EXERCISE OBJECTIVE:
Scan the data below and pick out the lines containing the word "follow".

Rows from a 3D modeling dataset
════════

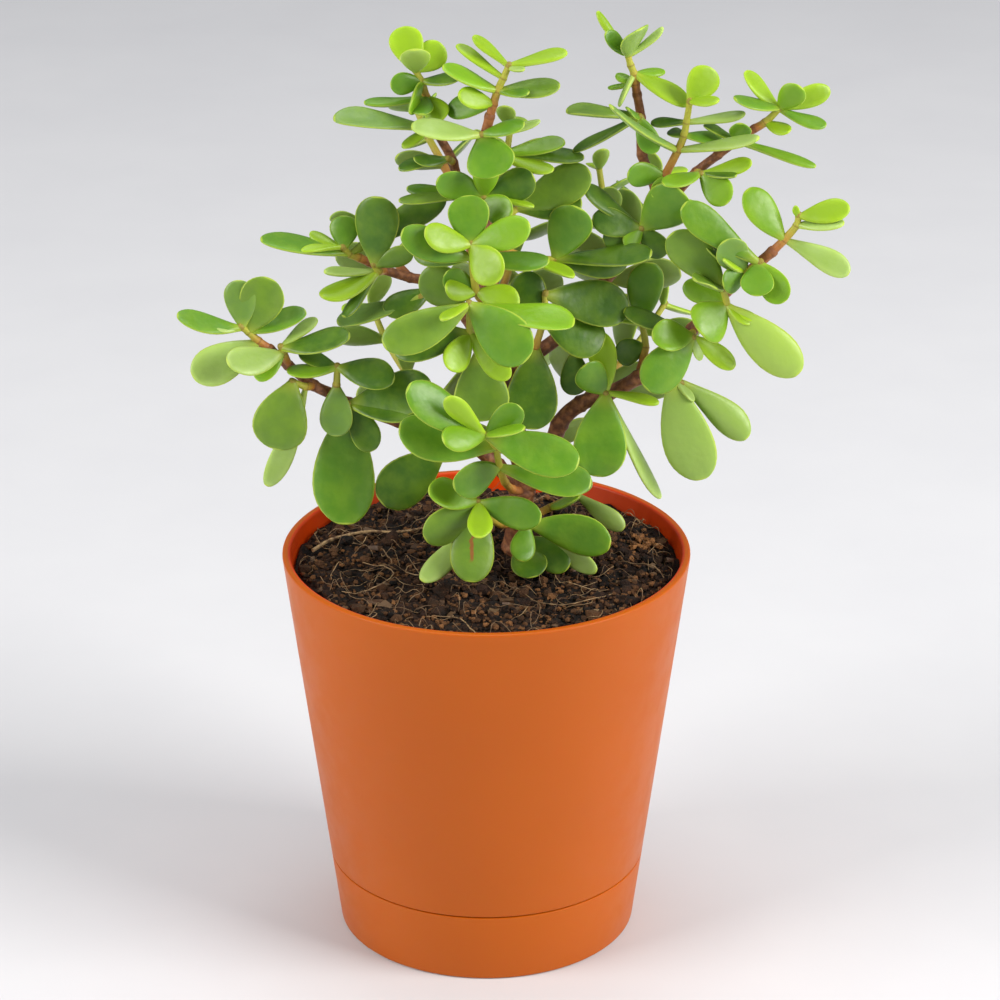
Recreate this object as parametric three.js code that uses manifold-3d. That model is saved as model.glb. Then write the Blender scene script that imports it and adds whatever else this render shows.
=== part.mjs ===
// A jade plant (small-leaved, succulent) in a tapered plastic pot with a clip-on drip tray.
// Millimetres, +Z up. The origin is the centre of the tray's underside, and the viewer stands at -Y.

import * as THREE from 'three';
import { mergeVertices } from 'three/addons/utils/BufferGeometryUtils.js';
import Module from 'manifold-3d';

const wasm = await Module();
wasm.setup();

// ---- driving dimensions of the pot ----
const POT_HEIGHT = 109.4; // floor to rim
const RIM_RADIUS = 55; // outside, at the rim
const BASE_RADIUS = 40.6; // outside, at the underside of the tray
const WALL = 2.2; // pot and tray wall
const FLOOR = 2.2; // pot and tray floor
const RIM_ROUNDING = 0.8; // rounding of the rim's two edges
const TRAY_HEIGHT = 20; // height of the seam between tray and pot
const RESERVOIR = 7; // height of the water space under the pot's floor
const SEAM_GAP = 0.3; // gap between pieces that touch
const NEST_CLEARANCE = 0.5; // pot's foot inside the tray
const DRAIN_HOLES = 6;
const DRAIN_RADIUS = 3;
const DRAIN_CIRCLE = 22; // radius of the ring of drain holes
const SOIL_DROP = 3.9; // rim down to the soil
const ROUND_SIDES = 40; // facets round the pot

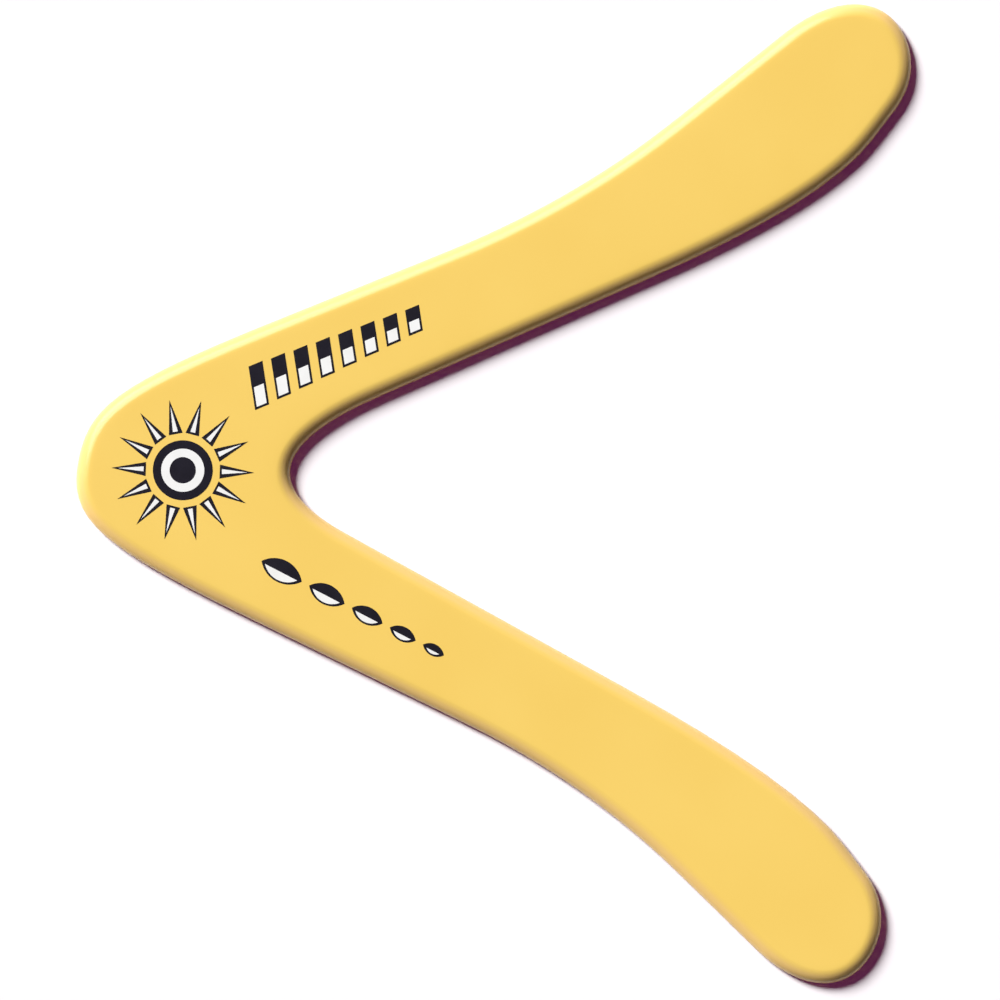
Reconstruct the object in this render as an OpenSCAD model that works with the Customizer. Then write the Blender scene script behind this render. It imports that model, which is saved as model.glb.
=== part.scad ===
// Returning boomerang with two arms, for a right-handed throw. It is sawn and shaped from
// cross-laid birch plywood, enamelled on top and screen printed.
// +X runs from the elbow to the tips, +Y along the lift arm, +Z up through the thickness.
// The origin lies under the middle of the blade, on the flat side that it rests on.
// The lift arm meets the air with its outer edge, the dingle arm with its inner edge.

/* [Board] */
// Thickness of the plywood sheet
board_t = 5; // [4:0.1:8]
// Number of veneers in the sheet
ply_count = 10; // [6:2:12]
// Thickness of one glue film after pressing
glue_t = 0.06; // [0.04:0.01:0.1]

/* [Finish] */
// Thickness of the enamel coat
coat_t = 0.15; // [0.1:0.01:0.3]
// Veneers at the underside whose edge stays bare
bare_plies = 2; // [1:1:3]
// Thickness of each screen-printed ink
print_t = 0.05; // [0.03:0.01:0.1]

/* [Elbow] */
// Angle from the centre line to the outer edge of either arm
outer_angle = 23.9; // [20:0.1:25]
// Reach from the corner of the outer edges to the cut across the nose
nose_cut = 54; // [45:0.5:65]
// Lean of that cut, its dingle side forward
nose_lean = 10.5; // [5:0.5:15]
// Length of outer edge that the round nose takes up on each arm
nose_run = 72; // [60:1:85]
// Reach from the corner of the outer edges to the corner of the inner edges
elbow_reach = 105.6; // [88:0.1:127]
// How far the inner corner stands off the centre line, towards the lift arm
elbow_shift = 2.3; // [0:0.1:4]

/* [Lift arm] */
// Length along the outer edge to the bend
lift_arm_l = 250; // [205:1:300]
// Length of the blade beyond the bend
lift_blade_l = 130; // [108:1:156]
// Angle from the centre line to the blade's outer edge
lift_blade_angle = 40.5; // [36:0.1:46]
// Angle from the centre line to the arm's inner edge
lift_inner_angle = 25.6; // [24:0.1:28]
// Angle from the centre line to the edge that closes the blade's inner corner
lift_inner_blade_angle = 54.7; // [50:0.1:60]
// Width of the cut across the tip
lift_tip_w = 41; // [34:0.5:50]
// Angle from the centre line down to that cut
lift_tip_angle = 49; // [42:0.1:56]
// Length of inner edge that the elbow's curve takes up
lift_elbow_run = 62; // [52:1:74]

/* [Dingle arm] */
// Length along the outer edge to the bend
dingle_arm_l = 262.5; // [218:0.5:316]
// Length of the blade beyond the bend
dingle_blade_l = 119.5; // [99:0.5:144]
// Angle from the centre line to the blade's outer edge
dingle_blade_angle = 42.5; // [38:0.1:46]
// Angle from the centre line to the arm's inner edge
dingle_inner_angle = 26.9; // [25:0.1:29]
// Angle from the centre line to the edge that closes the blade's inner corner
dingle_inner_blade_angle = 50.7; // [46:0.1:56]
// Width of the cut across the tip
dingle_tip_w = 44; // [36:0.5:53]
// Angle from the centre line down to that cut
dingle_tip_angle = 53; // [46:0.1:60]
// Length of inner edge that the elbow's curve takes up
dingle_elbow_run = 51; // [42:1:62]

/* [Airfoil] */
// Width of the rounding along a leading edge
lead_w = 5; // [4:0.1:6.4]
// Width of the rounding along a trailing edge
trail_w = 5.6; // [4.4:0.1:7]
// Height of the upright rim along a leading edge
lead_rim_t = 1.6; // [1.3:0.1:2]
// Height of the upright rim along a trailing edge
trail_rim_t = 1.2; // [1.1:0.1:1.5]

/* [Print] */
// Plain border left round the sun, on the flat of the elbow
sun_margin = 7; // [5:0.5:10]
// Number of long rays
ray_count = 14; // [8:1:18]
// Number of slanted bars on the lift arm
bar_count = 8; // [5:1:9]
// Number of leaves on the dingle arm
leaf_count = 5; // [3:1:6]

/* [Hidden] */
// The board's layers
veneer_t = (board_t - (ply_count - 1) * glue_t) / ply_count;
ply_pitch = veneer_t + glue_t;

function ply_z(k) = (k - 1) * ply_pitch;
function two_digits(k) = str(k < 10 ? "0" : "", k);
// A ten-ply sheet alternates from both faces and has two like veneers in its middle.
function runs_long(k) = min(k, ply_count + 1 - k) % 2 == 1;
function ply_role(k) = k == 1 ? "back" : k == ply_count ? "face" : runs_long(k) ? "long" : "cross";
function ply_name(k) = str("ply_", two_digits(k), "_", ply_role(k));
function glue_name(k) = str("glue_", two_digits(k));

// How the curves of the outline are rounded. A fullness of 2/3 makes a blend a parabola.
bend_run_arm = 49;
bend_run_blade = 46.5;
bend_full = 2 / 3;
inner_bend_run_arm = 70;
inner_bend_run_blade = 27.5;
tip_run = 33.5;
inner_tip_run = 20.5;
tip_full = 0.6;
crown_share = 0.54;
nose_full = 0.84;
nose_share = 0.54;
elbow_full = 0.68;

// Straight pieces in each curve
tip_steps = 12;
bend_steps = 8;
nose_steps = 15;
crown_steps = 3;

function unit(a) = [cos(a), sin(a)];
function toward(a, b) = (b - a) / norm(b - a);
function cross_2d(a, b) = a[0] * b[1] - a[1] * b[0];
function flip(points, side) = [for (p = points) [p[0], side * p[1]]];

// Where the line through p at angle a meets the line through q at angle b
function meet(p, a, q, b) = p + unit(a) * cross_2d(q - p, unit(b)) / cross_2d(unit(a), unit(b));

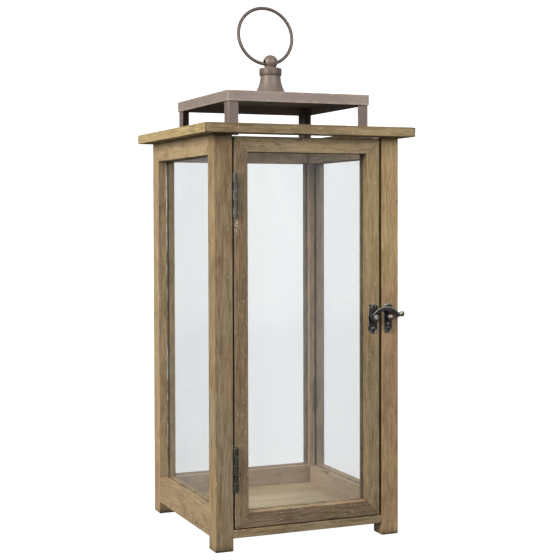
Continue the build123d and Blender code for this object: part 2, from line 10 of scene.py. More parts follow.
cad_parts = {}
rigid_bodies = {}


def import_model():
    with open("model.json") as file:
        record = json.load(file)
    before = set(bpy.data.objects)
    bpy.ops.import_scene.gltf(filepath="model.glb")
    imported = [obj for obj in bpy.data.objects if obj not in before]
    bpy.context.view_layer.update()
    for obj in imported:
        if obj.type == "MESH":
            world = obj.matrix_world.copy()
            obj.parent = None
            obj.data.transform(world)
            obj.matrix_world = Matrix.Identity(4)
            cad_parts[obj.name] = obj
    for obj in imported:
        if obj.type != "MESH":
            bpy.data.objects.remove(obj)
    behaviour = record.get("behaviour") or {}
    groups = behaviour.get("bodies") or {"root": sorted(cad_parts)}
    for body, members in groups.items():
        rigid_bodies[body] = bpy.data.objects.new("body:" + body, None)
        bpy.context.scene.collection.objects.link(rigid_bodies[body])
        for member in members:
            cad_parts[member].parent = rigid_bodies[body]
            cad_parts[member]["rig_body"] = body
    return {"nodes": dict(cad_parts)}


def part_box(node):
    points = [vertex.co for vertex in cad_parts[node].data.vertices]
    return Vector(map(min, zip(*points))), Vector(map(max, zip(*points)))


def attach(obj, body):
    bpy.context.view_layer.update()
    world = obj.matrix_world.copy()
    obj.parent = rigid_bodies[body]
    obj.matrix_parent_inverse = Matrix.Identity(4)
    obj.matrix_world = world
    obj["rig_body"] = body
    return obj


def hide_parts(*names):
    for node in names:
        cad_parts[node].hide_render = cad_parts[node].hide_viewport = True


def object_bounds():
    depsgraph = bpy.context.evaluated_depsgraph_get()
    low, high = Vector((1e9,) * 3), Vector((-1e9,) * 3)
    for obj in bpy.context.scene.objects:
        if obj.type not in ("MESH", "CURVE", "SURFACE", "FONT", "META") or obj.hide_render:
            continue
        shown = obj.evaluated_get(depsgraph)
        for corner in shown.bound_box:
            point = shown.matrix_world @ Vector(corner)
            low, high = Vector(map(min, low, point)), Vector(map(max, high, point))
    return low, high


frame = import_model()
cad_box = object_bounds()
nodes = frame["nodes"]
mm = 0.001
weld_distance = 0.002 * mm


# ---------------------------------------------------------------- node trees

def put(tree, kind, inputs=None, **settings):
    """Adds a node. Inputs are plain values or the sockets that feed them."""
    node = tree.nodes.new(kind)
    for name, value in settings.items():
        setattr(node, name, value)
    for key, value in (inputs or {}).items():
        if isinstance(value, bpy.types.NodeSocket):
            tree.links.new(value, node.inputs[key])
        else:
            node.inputs[key].default_value = value
    return node


def colour(*screen):
    """A screen colour, red, green and blue from 0 to 255, as the linear colour that the shaders take."""
    return tuple(((v / 255 + 0.055) / 1.055) ** 2.4 if v > 10 else v / 255 / 12.92 for v in screen) + (1,)


def finish(name):
    """A new material with an empty tree, its Principled shader and its output."""
    material = bpy.data.materials.new(name)
    material.use_nodes = True
    tree = material.node_tree
    tree.nodes.clear()
    shader = put(tree, "ShaderNodeBsdfPrincipled")
    output = put(tree, "ShaderNodeOutputMaterial", {"Surface": shader.outputs[0]})
    return material, tree, shader, output


def place_on(tree):
    """Where a point lies on its piece."""
    return put(tree, "ShaderNodeTexCoord").outputs["Object"]


def marked(tree, name):
    """How much wear or grime was marked on the mesh."""
    return put(tree, "ShaderNodeAttribute", attribute_name=name).outputs["Fac"]


def spread(tree, coordinates, scale, offset=(0, 0, 0)):
    """Coordinates made denser by scale and then shifted, so that two patterns never lie alike."""
    stretched = {"Vector": coordinates, "Location": offset, "Scale": scale}
    return put(tree, "ShaderNodeMapping", stretched).outputs[0]


def cloud(tree, coordinates, detail=3.0, roughness=0.5, distortion=0.0):
    """Soft noise, read from coordinates that already carry its scale."""
    return put(tree, "ShaderNodeTexNoise", {
        "Vector": coordinates, "Scale": 1.0,
        "Detail": detail, "Roughness": roughness, "Distortion": distortion,
    }).outputs[0]


def band(tree, value, low, high, out_low=0.0, out_high=1.0):
    """Value stretched from low..high to out_low..out_high, with soft ends."""
    return put(tree, "ShaderNodeMapRange", {
        "Value": value, "From Min": low, "From Max": high, "To Min": out_low, "To Max": out_high,
    }, interpolation_type="SMOOTHSTEP").outputs[0]


def reckon(tree, operation, a, b):
    """One step of arithmetic on two values."""
    return put(tree, "ShaderNodeMath", {0: a, 1: b}, operation=operation).outputs[0]


def plus(tree, a, b):
    return reckon(tree, "ADD", a, b)


def minus(tree, a, b):
    return reckon(tree, "SUBTRACT", a, b)


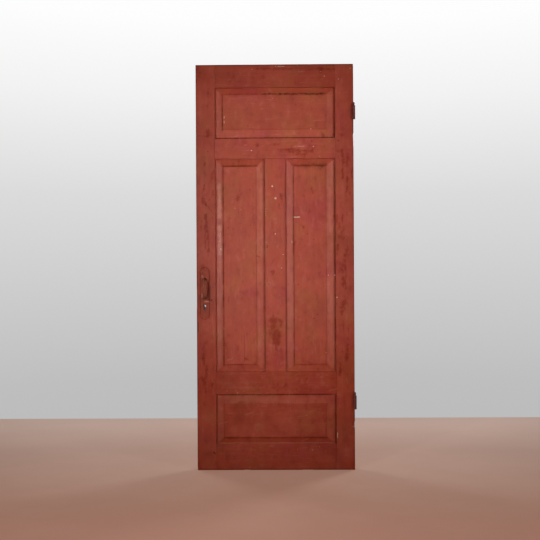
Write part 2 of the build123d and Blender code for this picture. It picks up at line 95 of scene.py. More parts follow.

════════

COMPLETE ANSWER:
Continue the build123d and Blender code for this object: part 2, from line 10 of scene.py. More parts follow.
Write part 2 of the build123d and Blender code for this picture. It picks up at line 95 of scene.py. More parts follow.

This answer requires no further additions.